▶ _Problem description_: Restate verbatim the lines between the one holding "if shape.isNull() or" and the one holding "obj.matrix_world = world", both included, and no others.

▶ _Given material_:

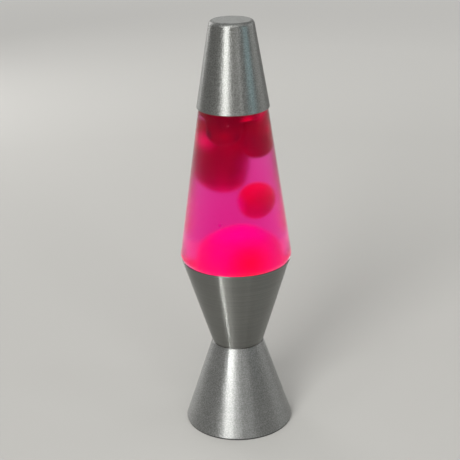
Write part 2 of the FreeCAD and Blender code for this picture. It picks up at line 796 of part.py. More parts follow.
# Bottom cover, snapped into the hem of the lower cone; its rim is what the lamp stands on
bottomCover = turnedBody("bottom_cover", [
    (0, "coverRecess"),
    ("coverRim - coverRimWidth", "coverRecess"),
    ("coverRim - coverRimWidth", 0),
    ("coverRim", 0),
    ("coverRim", "footStand"),
    ("coverEdge", "footStand"),
    ("coverEdge", "coverTop"),
    (0, "coverTop"),
])
hookSketch = newSketch(bottomCover, "hookSide")
drawOutline(hookSketch, [
    ("coverEdge - hookThick", "coverRecess"),
    ("coverEdge", "coverRecess"),
    ("coverEdge", "hookFoot"),
    ("coverEdge + hookReach", "hookFoot"),
    ("coverEdge", "coverTop + hookRise"),
    ("coverEdge - hookThick", "coverTop + hookRise"),
])
hookPad = extrude(bottomCover, hookSketch, "hookWidth", middle=True)
polar(bottomCover, hookPad, "hookCount")
cutFromBelow(bottomCover, "ventSlot",
             lambda sketch: drawBox(sketch, "slotRadius - slotLength / 2", "slotRadius + slotLength / 2",
                                    "-slotWidth / 2", "slotWidth / 2"),
             "coverRecess", "coverThick", "slotCount")

# Bushed hole for the cord, square to the rear wall of the lower cone
entryTilt = "atan(footRun) - 90 deg"
holeSketch = newSketch(lowerCone, "cordHole", "XY_Plane")
drawCircle(holeSketch, 0, 0, "entryBody + entryFit")
holeSketch.AttachmentOffset = Placement(Vector(0, 1, 1), Rotation(Vector(1, 0, 0), -70))
tie(holeSketch, "AttachmentOffset.Base.y", "entryPlace")
tie(holeSketch, "AttachmentOffset.Base.z", "entryHeight")
tie(holeSketch, "AttachmentOffset.Rotation.Angle", entryTilt)
wholeCone = lowerCone.Shape.Volume
extrude(lowerCone, holeSketch, "entryDepth", "PartDesign::Pocket", middle=True)
if lowerCone.Shape.Volume > wholeCone - 1:
    raise RuntimeError("the cord hole cuts nothing")

cordBushing = turnedBody("cord_bushing", [
    ("entryBore", "-entryDepth"),
    ("entryBody - entryBarb", "-entryDepth"),
    ("entryBody + entryBarb", "-entryBarbDrop"),
    ("entryBody", "-entryBarbDrop"),
    ("entryBody", 0),
    ("entryFlange", 0),
    ("entryFlange", "entryFlangeThick", "entryRound"),
    ("entryBore", "entryFlangeThick", "entryRound"),
])
cordBushing.Placement = Placement(Vector(0, 1, 1), Rotation(Vector(1, 0, 0), -70))
tie(cordBushing, "Placement.Base.y", "entryPlace")
tie(cordBushing, "Placement.Base.z", "footStand + entryHeight")
tie(cordBushing, "Placement.Rotation.Angle", entryTilt)


# Liquid and wax, with heights counted as on the globe
def insideAt(height):
    """The radius of the glass's inside at a height, as a formula."""
    return f"(shoulderRadius - glassWall + (innerTall - {height}) * innerRun)"


def dropPlace(high, radius, gap, angle):
    """Where a drop stands in plan, its upper ball a gap away from the glass."""
    reach = f"({insideAt(high)} - {radius} - {gap})"
    return f"{reach} * cos({angle} * 1 deg)", f"{reach} * sin({angle} * 1 deg)"


interior = turnedBody("globe_interior", [
    (0, "liquidLevel"),
    (insideAt("liquidLevel"), "liquidLevel"),
] + glassInside, "globeSeat")


def pearBody(label, low, lowRadius, high, highRadius, side, room=None):
    """A drop of wax: two balls, one above the other, the tangent cone between them, and room round it."""
    body = newBody(label)
    sketch = newSketch(body, label + "Outline")
    lowAt, highAt = size(low), size(high)
    lean = math.asin((size(lowRadius) - size(highRadius)) / (highAt - lowAt))
    axis = Vector(0, 0, 1)
    lowArc = sketch.addGeometry(Part.ArcOfCircle(
        Part.Circle(Vector(0, lowAt, 0), axis, size(lowRadius)), -math.pi / 2, lean))
    highArc = sketch.addGeometry(Part.ArcOfCircle(
        Part.Circle(Vector(0, highAt, 0), axis, size(highRadius)), lean, math.pi / 2))
    flank = sketch.addGeometry(Part.LineSegment(sketch.getPoint(lowArc, 2), sketch.getPoint(highArc, 1)))
    spine = sketch.addGeometry(Part.LineSegment(sketch.getPoint(highArc, 2), sketch.getPoint(lowArc, 1)))
    for arc, height, radius, pole in ((lowArc, low, lowRadius, 1), (highArc, high, highRadius, 2)):
        sketch.addConstraint(Sketcher.Constraint("PointOnObject", arc, 3, -2))
        sketch.addConstraint(Sketcher.Constraint("PointOnObject", arc, pole, -2))
        middle = sketch.getPoint(arc, 3)
        tieConstraint(sketch, Sketcher.Constraint("DistanceY", -1, 1, arc, 3, middle.y), height)
        tieConstraint(sketch, Sketcher.Constraint("Radius", arc, size(radius)),
                      f"{radius} + {room}" if room else radius)
    sketch.addConstraint(Sketcher.Constraint("Tangent", lowArc, 2, flank, 1))
    sketch.addConstraint(Sketcher.Constraint("Tangent", flank, 2, highArc, 1))
    sketch.addConstraint(Sketcher.Constraint("Coincident", highArc, 2, spine, 1))
    sketch.addConstraint(Sketcher.Constraint("Coincident", spine, 2, lowArc, 1))
    turn(body, sketch)
    placeAt(body, "globeSeat", side)
    return body


def combine(kind, label, base, tools):
    """Joins, cuts or intersects pieces under a name of its own."""
    first = base
    if kind == "Part::Cut":
        for number, tool in enumerate(tools):
            last = number == len(tools) - 1
            name = label if last else f"{label}_step{number}"
            result = doc.addObject("Part::Cut", name)
            result.Base, result.Tool = first, tool
            first = result
    else:
        result = doc.addObject(kind, label)
        result.Shapes = [base] + tools
    doc.recompute()
    return result


topMass = turnedBody("wax_top_mass", [
    (0, "topMassFoot"),
    (f"{insideAt('topMassFoot')} - topMassGap", "topMassFoot", "topMassRound"),
    (f"{insideAt('topMassHead')} - topMassGap", "topMassHead", "topMassRound"),
    (0, "topMassHead"),
], "globeSeat")
frontDrop = pearBody("wax_front_drop", "frontLow", "frontRadius", "frontHigh", "frontRadius",
                     dropPlace("frontHigh", "frontRadius", "frontGap", "frontAngle"))
rightDrop = pearBody("wax_right_drop", "rightLow", "rightRadius", "rightHigh", "rightRadius",
                     dropPlace("rightHigh", "rightRadius", "rightGap", "rightAngle"))
leftDrop = pearBody("wax_left_drop", "leftLow", "leftRadius", "leftHigh", "leftHighRadius",
                    dropPlace("leftHigh", "leftHighRadius", "leftGap", "leftAngle"))
ballPlace = dropPlace("ballHigh", "ballHighRadius", "ballAside", "ballAngle")
waxBall = pearBody("wax_ball", "ballLow", "ballRadius", "ballHigh", "ballHighRadius", ballPlace)
ballRoom = pearBody("wax_ball_room", "ballLow", "ballRadius", "ballHigh", "ballHighRadius", ballPlace,
                    "ballGap")
waxTop = combine("Part::MultiFuse", "wax_top", topMass, [frontDrop])
waxRight = combine("Part::Cut", "wax_right_lobe", rightDrop, [waxTop])
waxLeft = combine("Part::Cut", "wax_left_lobe", leftDrop, [waxTop, waxRight])

domeBody = pearBody("wax_dome", "domeBaseHeight", "domeBase", "domeHeight", "domeRadius", ("poolShift", "0"))
poolSlab = turnedBody("wax_pool_slab", [
    (0, "-globeInset"),
    ("globeRadius", "-globeInset"),
    ("globeRadius", "poolLevel"),
    (0, "poolLevel"),
], "globeSeat")
poolShape = combine("Part::MultiFuse", "wax_pool_shape", poolSlab, [domeBody])
poolWhole = combine("Part::MultiCommon", "wax_pool_whole", interior, [poolShape])
coilChannel = doc.addObject("Part::Torus", "coil_channel")
tie(coilChannel, "Radius1", "coilRing")
tie(coilChannel, "Radius2", "coilCurl + coilWire + coilRoom")
placeAt(coilChannel, "globeSeat + coilHeight")
waxPool = combine("Part::Cut", "wax_pool", poolWhole, [coilChannel])
globeLiquid = combine("Part::Cut", "globe_liquid", interior,
                      [poolShape, waxTop, waxRight, waxLeft, ballRoom])


# Coil of wire in the pool: a helix bent round a ring, one tube on pairs of arcs
def helixPoint(share):
    """The place and direction of the wire's middle at a share of its length round the ring."""
    span = math.radians(size("coilSpan"))
    around = share * span
    curl = share * size("coilCurls") * 2 * math.pi
    ring, reach = size("coilRing"), size("coilCurl")
    radius = ring + reach * math.cos(curl)
    place = Vector(radius * math.cos(around), radius * math.sin(around), reach * math.sin(curl))
    curlRate = size("coilCurls") * 2 * math.pi
    outward = -reach * math.sin(curl) * curlRate
    heading = Vector(outward * math.cos(around) - radius * span * math.sin(around),
                     outward * math.sin(around) + radius * span * math.cos(around),
                     reach * math.cos(curl) * curlRate)
    return place, heading.normalize()


def biarc(start, startHeading, end, endHeading):
    """Two arcs that leave one point and reach the next in the given directions."""
    gap = end - start
    both = startHeading + endHeading
    square = 2 * (1 - startHeading.dot(endHeading))
    middle = gap.dot(both)
    reach = (-middle + math.sqrt(middle * middle + square * gap.dot(gap))) / square
    joint = (start + startHeading * reach + end - endHeading * reach) / 2
    return arcFrom(start, startHeading, joint), arcFrom(end, -endHeading, joint, True)


def arcFrom(start, heading, end, backwards=False):
    chord = end - start
    across = chord - heading * chord.dot(heading)
    across.normalize()
    radius = chord.dot(chord) / (2 * chord.dot(across))
    centre = start + across * radius
    middle = centre + ((start + end) / 2 - centre).normalize() * radius
    ends = (end, start) if backwards else (start, end)
    return Part.Arc(ends[0], middle, ends[1]).toShape()


def coilTube():
    steps = int(size("coilCurls") * size("coilMarks"))
    marks = [helixPoint(number / steps) for number in range(steps + 1)]
    tail = 2 * size("coilWire")
    edges = [Part.LineSegment(marks[0][0] - marks[0][1] * tail, marks[0][0]).toShape()]
    for (start, startHeading), (end, endHeading) in zip(marks, marks[1:]):
        edges += biarc(start, startHeading, end, endHeading)
    edges.append(Part.LineSegment(marks[-1][0], marks[-1][0] + marks[-1][1] * tail).toShape())
    path = Part.Wire(edges)
    ring = Part.Wire([Part.makeCircle(size("coilWire"), edges[0].Vertexes[0].Point, marks[0][1])])
    tube = path.makePipeShell([ring], True, False)
    print("coil length", round(path.Length, 1), "volume over section times length",
          round(tube.Volume / (path.Length * math.pi * size("coilWire") ** 2), 4))
    print("coil least gap to itself", round(leastGap(), 2))
    return tube


def leastGap():
    """The least distance between turns of the wire, measured on points along its middle."""
    perCurl = int(4 * size("coilMarks"))
    total = perCurl * int(size("coilCurls"))
    places = [helixPoint(number / total)[0] for number in range(total + 1)]
    apart = [(first - second).Length for number, first in enumerate(places)
             for second in places[number + perCurl // 2:]]
    return min(apart) - 2 * size("coilWire")


wireCoil = doc.addObject("Part::Feature", "wire_coil")
wireCoil.Label = "wire_coil"
wireCoil.Shape = coilTube()
placeAt(wireCoil, "globeSeat + coilHeight")


nodes = [
    topCap, crownCap, crownLiner, glassGlobe, globeLiquid, waxTop, waxRight, waxLeft, waxPool, waxBall,
    wireCoil,
    upperCone, waistWasher, lowerCone, lampholder, ringNut, screwShell, centreContact, contactRivet,
    terminalPlates, terminalScrews, bottomCover, cordBushing,
] + bulbParts

doc.recompute()
for thing in doc.Objects:
    if "Invalid" in thing.State or "Error" in thing.State:
        raise RuntimeError(f"{thing.Name} failed: {thing.State}")
for node in nodes:
    shape = node.Shape
    if shape.isNull() or not shape.isValid() or not shape.Solids:
        raise RuntimeError(f"{node.Label} has no valid solid")
    print(node.Label, len(shape.Solids), "solids", round(shape.Volume, 1), "mm3")
for node in nodes:
    node.Shape.exportStep(f"parts/{node.Label}.step")
print(len(nodes), "nodes written")
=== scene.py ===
import json
import math

import bmesh
import bpy
from mathutils import Matrix, Vector


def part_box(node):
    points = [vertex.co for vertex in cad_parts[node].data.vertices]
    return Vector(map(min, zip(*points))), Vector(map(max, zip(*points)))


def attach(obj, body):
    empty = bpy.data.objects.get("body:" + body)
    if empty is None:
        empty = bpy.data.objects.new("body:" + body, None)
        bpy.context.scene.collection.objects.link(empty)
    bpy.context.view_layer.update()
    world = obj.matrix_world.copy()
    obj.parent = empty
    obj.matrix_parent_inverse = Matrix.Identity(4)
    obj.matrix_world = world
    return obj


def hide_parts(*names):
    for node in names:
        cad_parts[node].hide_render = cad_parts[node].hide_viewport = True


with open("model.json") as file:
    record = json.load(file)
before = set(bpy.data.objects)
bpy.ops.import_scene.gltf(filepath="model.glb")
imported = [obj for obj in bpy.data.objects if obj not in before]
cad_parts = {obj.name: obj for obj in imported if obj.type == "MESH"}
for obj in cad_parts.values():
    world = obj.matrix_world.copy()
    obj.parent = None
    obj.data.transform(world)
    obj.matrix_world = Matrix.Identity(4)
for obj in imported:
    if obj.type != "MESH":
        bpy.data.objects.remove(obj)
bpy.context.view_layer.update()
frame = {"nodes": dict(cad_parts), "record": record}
cadNodes = frame["nodes"]
print("frame loaded,", len(cadNodes), "nodes")


# Small helpers for node trees, meshes and finished pieces

seamReach = 2e-6    # corners nearer than this are one corner


def newMaterial(name):
    material = bpy.data.materials.new(name)
    material.use_nodes = True
    return material, material.node_tree, material.node_tree.nodes["Principled BSDF"]


def addNode(tree, kind, inputs=None, **settings):
    # inputs are values for its sockets, settings are its own properties
    node = tree.nodes.new(kind)
    for key, value in settings.items():
        setattr(node, key, value)
    for key, value in (inputs or {}).items():
        node.inputs[key].default_value = value
    return node


def setSockets(shader, values):
    for key, value in values.items():
        shader.inputs[key].default_value = value


def joinUp(tree, *pairs):
    for source, target in pairs:
        tree.links.new(source, target)


def objectPattern(tree, scale=(1, 1, 1)):
    # a pattern fixed to the piece, stretched by its scale along each axis
    place = addNode(tree, "ShaderNodeTexCoord")
    mapping = addNode(tree, "ShaderNodeMapping", {"Scale": scale})
    tree.links.new(place.outputs["Object"], mapping.inputs["Vector"])
    return mapping.outputs["Vector"]


def noise(tree, vector, scale=1.0, detail=3.0, roughness=0.55):
    texture = addNode(tree, "ShaderNodeTexNoise", {"Scale": scale, "Detail": detail, "Roughness": roughness})
    tree.links.new(vector, texture.inputs["Vector"])
    return texture.outputs["Fac"]


def spread(tree, value, fromLow, fromHigh, toLow, toHigh):
    # the value moved from one range to another, and held at its ends
    node = addNode(tree, "ShaderNodeMapRange", {
        "From Min": fromLow, "From Max": fromHigh, "To Min": toLow, "To Max": toHigh})
    tree.links.new(value, node.inputs["Value"])
    return node.outputs["Result"]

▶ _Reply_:
    if shape.isNull() or not shape.isValid() or not shape.Solids:
        raise RuntimeError(f"{node.Label} has no valid solid")
    print(node.Label, len(shape.Solids), "solids", round(shape.Volume, 1), "mm3")
for node in nodes:
    node.Shape.exportStep(f"parts/{node.Label}.step")
print(len(nodes), "nodes written")
=== scene.py ===
import json
import math

import bmesh
import bpy
from mathutils import Matrix, Vector


def part_box(node):
    points = [vertex.co for vertex in cad_parts[node].data.vertices]
    return Vector(map(min, zip(*points))), Vector(map(max, zip(*points)))


def attach(obj, body):
    empty = bpy.data.objects.get("body:" + body)
    if empty is None:
        empty = bpy.data.objects.new("body:" + body, None)
        bpy.context.scene.collection.objects.link(empty)
    bpy.context.view_layer.update()
    world = obj.matrix_world.copy()
    obj.parent = empty
    obj.matrix_parent_inverse = Matrix.Identity(4)
    obj.matrix_world = world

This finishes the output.